Wakacje kredytowe przedłużone? Premier: nie wykluczam

- Nie ma w tym momencie planów, by przedłużać wakacje kredytowe - powiedział premier Mateusz Morawiecki w wywiadzie dla Interii, dodając, że niczego nie wyklucza. - Jeżeli inflacja będzie ponownie mocna, uderzy w zdolność do spłaty kredytów, to zareagujemy - wskazał.

W wywiadzie na portalu interia.pl szef rządu został zapytany o ewentualne przedłużenie wakacji kredytowych. "Niczego nie wykluczam. Jeżeli inflacja będzie ponownie mocna, uderzy w zdolność do spłaty kredytów, to zareagujemy" - powiedział premier.

Jak dodał, "nie ma w tym momencie planów, by przedłużać wakacje kredytowe". "Jesteśmy dziś w drugim roku obowiązywania programu, dopiero teraz widzimy jego wpływ na ludzi, na kredytobiorców, na całą akcję kredytową i na tzw. poziom kredytów trudnych. Zobaczymy, jak będą kształtowały się stopy procentowe w przyszłym roku, bo od tego zależy i kondycja gospodarstw domowych, i zdolność do zaciągania kredytów" - powiedział premier.

Pytany, czy spodziewa się obniżki stóp procentowych w tym roku, odparł: "Myślę, że jest to możliwe, a nawet prawdopodobne". Jego zdaniem byłaby to ulga dla wielu rodzin.

Morawiecki zapewnił, że rząd już dzisiaj przygotowuje się do przyszłej zimy. "Zgromadziliśmy duże zapasy węgla" - dodał.

Zdaniem premiera ten rok to rok potencjalnie wielu zmienności. "Jeśli będzie odbicie gospodarcze, to wtedy popyt na surowce wzrośnie, co przełoży się na wyższą inflację. Ceny węgla są dwa razy niższe niż były jeszcze cztery miesiące temu i ciągle spadają. W tym momencie można kupić tonę po 150-160 dolarów, a to jest impuls dezinflacyjny. Podobnie z gazem. Mieliśmy ponad 340 euro za MWh, a dziś jest wielokrotnie taniej. Jednak inne surowce, jak np. miedź, mogą dalej drożeć. Zwłaszcza w przypadku mocnego odbicia w Chinach. Tąpnięcie inflacyjne może być bardzo szybkie, ale równie dobrze - może być o wiele wolniejsze niż pokazują prognozy. I od tego uzależniamy nasze kolejne działania. Także związane z wakacjami kredytowymi" - tłumaczy Morawiecki.
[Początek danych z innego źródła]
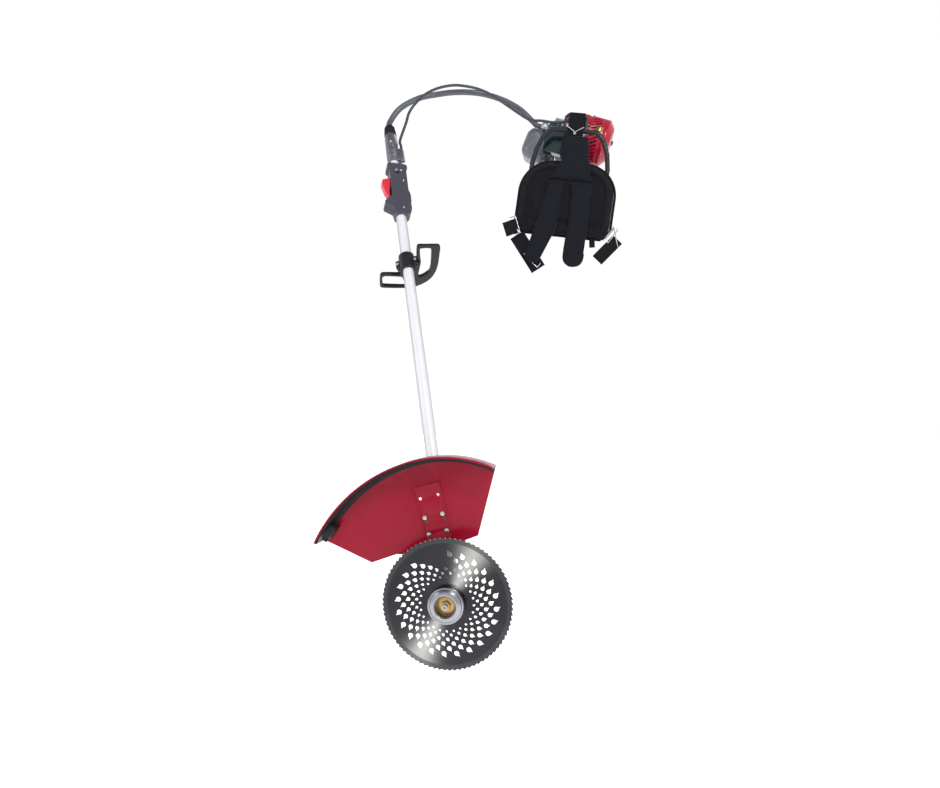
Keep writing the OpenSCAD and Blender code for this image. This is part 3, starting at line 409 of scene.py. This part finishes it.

Pytany, jak widzi odbicie gospodarcze, odparł, że od drugiej połowy tego roku. "W przypadku Polski tak, widzę szansę na V-kształtne, mocne odbicie, ponieważ mamy silne fundamenty: dług publiczny w relacji do PKB spada, finanse publiczne są zdrowe, deficyt budżetowy nie jest wysoki, wiele firm uratowanych przed bankructwem" - wymienił Morawiecki.

Ocenił, że są to dobre parametry makroekonomiczne, które tworzą korzystny klimat wokół Polski.